I have always sought permission to use a location to pray, since praying from a usurped location invalidates salaat. When I started with my current employer, I was able to find vacant offices, rooms, or cubicles where I could offer the prayer in relative peace, but with the hiring of additional staff, not necessarily a good sign for an agency providing services to the homeless, suitable spots to offer the prayer have vanished one by one. 

After exhausting all previously available nooks and crannies, I began to offer the prayer at the end of a public hallway next to a fax machine. Only a few days had passed, when I was called into the vice president’s office and sternly told in no uncertain terms that I could no longer pray there. The strange reason given for this decree was that families with children passed close by the location, as if Islamic prayer was something not to be seen by American children under 13 except under strict parental supervision. 

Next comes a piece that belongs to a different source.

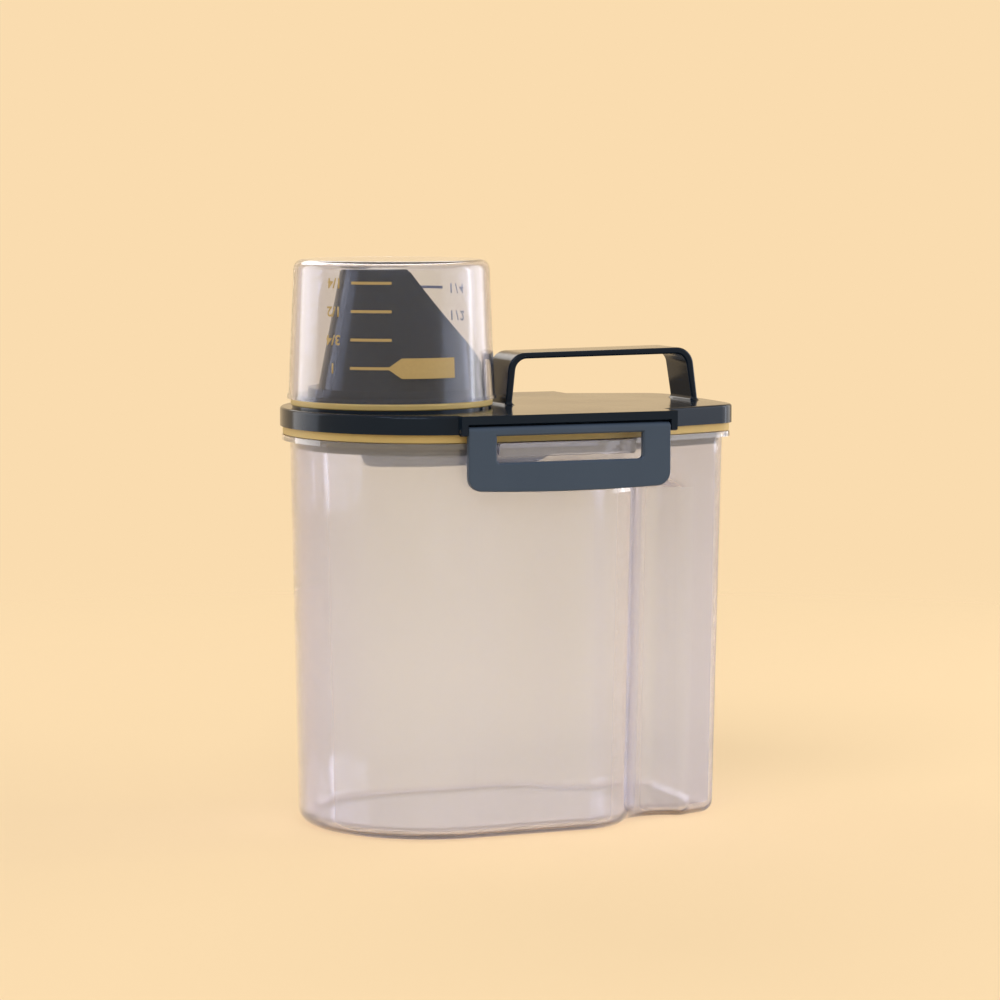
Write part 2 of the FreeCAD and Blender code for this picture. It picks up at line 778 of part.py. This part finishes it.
def build_cup():
    body = new_body("measuring_cup")
    height = size("cup_top") - size("cup_mouth")
    lip = size("cup_lip_height")
    wall = size("cup_wall")
    points = [
        (ZERO, height), (ZERO, height - wall), (size("cup_top_radius") - wall, height - wall),
        (size("cup_mouth_radius") - wall, ZERO), (size("cup_lip_radius"), ZERO),
        (size("cup_lip_radius"), lip), (size("cup_mouth_radius"), lip), (size("cup_top_radius"), height),
    ]
    sketch = polygon_sketch(body, "cup_profile", "XZ_Plane", ZERO, points)
    turned = body.newObject("PartDesign::Revolution", "cup_wall")
    turned.Profile = sketch
    turned.ReferenceAxis = (sketch, ["V_Axis"])
    turned.Angle = 360
    document.recompute()
    tall = height.value
    inner = tall - wall.value
    outer = soften(body, "Fillet", "cup_end_rounding", turned, size("cup_round"), lambda e: level(e, tall))
    soften(body, "Fillet", "cup_inner_rounding", outer, size("cup_inner_round"), lambda e: level(e, inner))
    set_place(body, size("cup_x"), ZERO, size("cup_mouth"))
    return body


# Latches and hinge pins, one of each on both sides

def build_latch(name, side):
    """Swinging plate with a slot that closes round the catch bar; modelled about its hinge axis."""
    body = new_body(name)
    half, drop, radius = size("latch_half_length"), size("latch_side_drop"), size("barrel_radius")
    corners = [(half, -drop), (half, ZERO), (-half, ZERO), (-half, -drop)]
    sketch = bowed_sketch(
        body, name + "_outline", radius - size("latch_thickness"), size("latch_bow_radius"), corners)
    plate = extrude(body, "Pad", name + "_plate", sketch, size("latch_thickness"))
    reach, low, face = half.value, -drop.value, radius.value
    soften(
        body, "Fillet", name + "_corners", plate, size("latch_corner_round"),
        lambda e: runs_along_y(e) and close(e.BoundBox.ZMin, low) and close(abs(e.BoundBox.XMin), reach))
    barrel = circle_sketch(body, name + "_barrel_outline", "YZ_Plane", ZERO, ZERO, ZERO, radius)
    hinge = extrude(body, "Pad", name + "_barrel", barrel, TWO * half, symmetric=True)
    corner_top = low + SIZES["latch_corner_round"]
    soften(
        body, "Fillet", name + "_edge_rounding", hinge, size("latch_edge_round"),
        lambda e: on_side(e, face) and e.BoundBox.ZMin < corner_top + 1.0)
    cut_slot(body, name, face)
    bore_sketch = circle_sketch(
        body, name + "_bore_outline", "YZ_Plane", ZERO, ZERO, ZERO, size("latch_bore_radius"))
    extrude(body, "Pocket", name + "_bore", bore_sketch, TWO * (half + PAST), symmetric=True)
    y = size("hinge_y") if side > 0 else -size("hinge_y")
    set_place(body, size("rail_centre_x"), y, size("hinge_z"), turned=side > 0)
    return body


def cut_slot(body, name, face):
    """Slot for the catch bar, with round lower corners and a bevel all round on the outside."""
    half, low = size("slot_half_length"), -size("slot_bottom_drop")
    sketch = box_sketch(
        body, name + "_slot_outline", "XZ_Plane", ZERO, -half, half, low, -size("slot_top_drop"))
    slot = extrude(
        body, "Pocket", name + "_slot", sketch, TWO * (size("barrel_radius") + PAST), symmetric=True)
    rounded = soften(
        body, "Fillet", name + "_slot_corners", slot, size("slot_round"),
        lambda e: runs_along_y(e) and within_x(e, half.value) and close(e.BoundBox.ZMin, low.value))
    soften(
        body, "Chamfer", name + "_slot_bevel", rounded, size("slot_bevel"),
        lambda e: on_side(e, face) and within_x(e, half.value) and e.BoundBox.ZMax < -face)


def build_pin(name, side):
    body = new_body(name)
    sketch = circle_sketch(body, name + "_outline", "YZ_Plane", ZERO, ZERO, ZERO, size("pin_radius"))
    extrude(body, "Pad", name + "_wire", sketch, TWO * size("rail_half_length"), symmetric=True)
    y = size("hinge_y") if side > 0 else -size("hinge_y")
    set_place(body, size("rail_centre_x"), y, size("hinge_z"))
    return body


def build_all():
    write_sheet()
    parts = [build_bin(), build_lid(), build_gasket(), build_spout(), build_seal(), build_cup()]
    for name, side in (("front", -1), ("rear", 1)):
        parts.append(build_catch(name + "_catch", side))
        parts.append(build_latch(name + "_latch", side))
        parts.append(build_pin(name + "_hinge_pin", side))
    document.recompute()
    return parts


def check_objects():
    for item in document.Objects:
        if "Invalid" in item.State or "Error" in item.State:
            raise RuntimeError("feature failed: " + item.Name)


def export(parts):
    os.makedirs("parts", exist_ok=True)
    for body in parts:
        shape = body.Shape
        if shape.isNull() or not shape.isValid() or len(shape.Solids) != 1:
            raise RuntimeError("bad solid: " + body.Label)
        shape.exportStep("parts/" + body.Label + ".step")


all_parts = build_all()
check_objects()
export(all_parts)
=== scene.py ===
import bmesh
import bpy
import math
from mathutils import Euler, Matrix, Vector


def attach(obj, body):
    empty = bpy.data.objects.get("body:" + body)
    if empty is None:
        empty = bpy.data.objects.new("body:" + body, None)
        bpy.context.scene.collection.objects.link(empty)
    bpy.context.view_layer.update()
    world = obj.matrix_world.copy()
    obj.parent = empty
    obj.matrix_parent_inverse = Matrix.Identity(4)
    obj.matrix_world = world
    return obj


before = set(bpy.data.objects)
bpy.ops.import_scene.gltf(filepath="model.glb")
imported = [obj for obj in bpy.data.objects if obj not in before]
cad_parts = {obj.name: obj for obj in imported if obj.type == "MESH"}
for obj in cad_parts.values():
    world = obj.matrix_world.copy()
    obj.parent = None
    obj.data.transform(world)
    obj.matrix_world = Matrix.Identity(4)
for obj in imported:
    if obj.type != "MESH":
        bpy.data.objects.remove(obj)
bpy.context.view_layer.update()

bl_info = {
    "name": "Dry Food Container",
    "version": (1, 0, 0),
    "blender": (4, 5, 0),
    "location": "View3D > Sidebar > Container",
    "description": "Dresses a clear food container with slate lid, gold seals and printed cup",
    "category": "Object",
}


def linear(red, green, blue):
    """Screen colour from 0 to 255 as the linear colour that Blender works in."""
    channels = []
    for level in (red, green, blue):
        part = level / 255.0
        channels.append(part / 12.92 if part <= 0.04045 else ((part + 0.055) / 1.055) ** 2.4)
    return (*channels, 1.0)


def colour_property(name, description, shade):
    return bpy.props.FloatVectorProperty(
        name=name, description=description, subtype="COLOR", size=4, min=0.0, max=1.0,
        default=linear(*shade))


def length_property(name, description, value):
    return bpy.props.FloatProperty(
        name=name, description=description, default=value, unit="LENGTH", subtype="DISTANCE", precision=5)


def angle_property(name, description, degrees):
    return bpy.props.FloatProperty(
        name=name, description=description, default=math.radians(degrees), unit="ROTATION", subtype="ANGLE")


def share_property(name, description, value):
    return bpy.props.FloatProperty(
        name=name, description=description, default=value, min=0.0, max=1.0, subtype="FACTOR")


class ContainerFinish(bpy.types.PropertyGroup):
    slate: colour_property("Dark slate", "Glossy plastic of the lid and spout", (18, 29, 42))
    latch: colour_property("Latch slate", "Satin plastic of the latches", (66, 79, 97))
    clear: colour_property("Bin plastic", "Clear plastic of the bin seen square on", (238, 242, 255))
    cup: colour_property("Cup plastic", "Clear plastic of the cup seen square on", (234, 240, 255))
    # edge is painted shade: the darker lavender that the bin and cup plastic are given where seen at a
    # slant
    edge: colour_property("Clear plastic edge", "Clear plastic seen at a slant", (201, 198, 220))
    shadow: colour_property("Clear plastic shadow", "Light that one skin lets through", (244, 244, 248))
    seal: colour_property("Seal", "Gasket and seal ring silicone", (196, 168, 106))
    print_near: colour_property("Near print", "Scale on the front of the cup", (176, 151, 98))
    print_far: colour_property("Far print", "Scale on the back of the cup", (128, 130, 138))
    pin: colour_property("Pin", "Hinge pin wire", (190, 190, 192))
    bin_haze: share_property("Bin haze", "How milky the bin's plastic is", 0.12)
    cup_haze: share_property("Cup haze", "How milky the cup's plastic is", 0.015)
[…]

I was offered three alternative locations for prayer: the top landing of the staircase leading to the cellar, the end of a long, dusty, and dimly-lit hallway in an unused part of the building, or a small room that previously served as the janitor’s storage closet. I suggested that I simply use my cubicle for salaat, pointing out that it would always be available, as well as relatively clean and safe compared to the other choices. Everyone seemed to be in agreement at the time that this would be a satisfactory solution. I even spoke to my coworkers and explained to them what I would be doing and why. 

Now, doing the salaat in my cubicle appears to be a problem since my supervisor has informed me by email that I must find “a different space to pray.” While no reason is specified, vague excuses of needing access to my work area have been put forward as justification for this decision. If access to something in my cubicle was truly the concern, then whatever it may be could certainly be moved and located elsewhere. 

It is also worth pointing out that other employees have placed privacy curtains at the entrance to their cubicles. Since my workspace is completely open at one end, I cannot hang such a curtain, so I simply place a sign reading “Please Do Not Disturb -- Prayer Time” that is visible to anyone approaching while I am doing salaat. 

As if being ordered to pray somewhere else were not sufficient, I stand accused of “singing, praying, (or reciting) poetry while running checks.” Allow me to explain. While monitoring the monotonous monthly task of printing hundreds of checks on a noisy line printer, I admit that I have quietly recited suras from the Holy Quran to myself. 

Apparently, such recitation has disturbed my fellow employees, and I must admit that at age 63, I do not hear as well as I used to, so perhaps my recitation has become a bit louder than I think. I have assured my employer that I will pay strict attention to the volume of my reciting and keep it to a barely audible whisper, but my employer adamantly insists “no singing, praying, or poetry while running checks.” In short, I have been ordered to cease my recitations of the Holy Quran at work. 

I have tried my best to educate my coworkers about Islam and have striven to conduct myself in a manner that brings credit to the religion and not disparagement. I have done so in hope of enlightening them and breaking barriers of distrust and misunderstanding. I have even tried to warn of the dire consequences that are certain to befall their country due to their choice to remain ignorant about the truth of Islam, but apparently to no avail. 

Such attempts on my part, as Ayatollah Seyyid Kamal Faghih Imani and the scholars in Isfahan point out, “will have no impact on the tenacious people who are obstinate. ‘An iron nail will not penetrate stones,’ but will only increase them in great insolence.” 

These are my experiences attempting to follow the Islamic faith in the American workplace. While the right to freely exercise religion is inscribed in the U.S. Constitution, and religious tolerance is a catchphrase, the opposite seems to be the reality.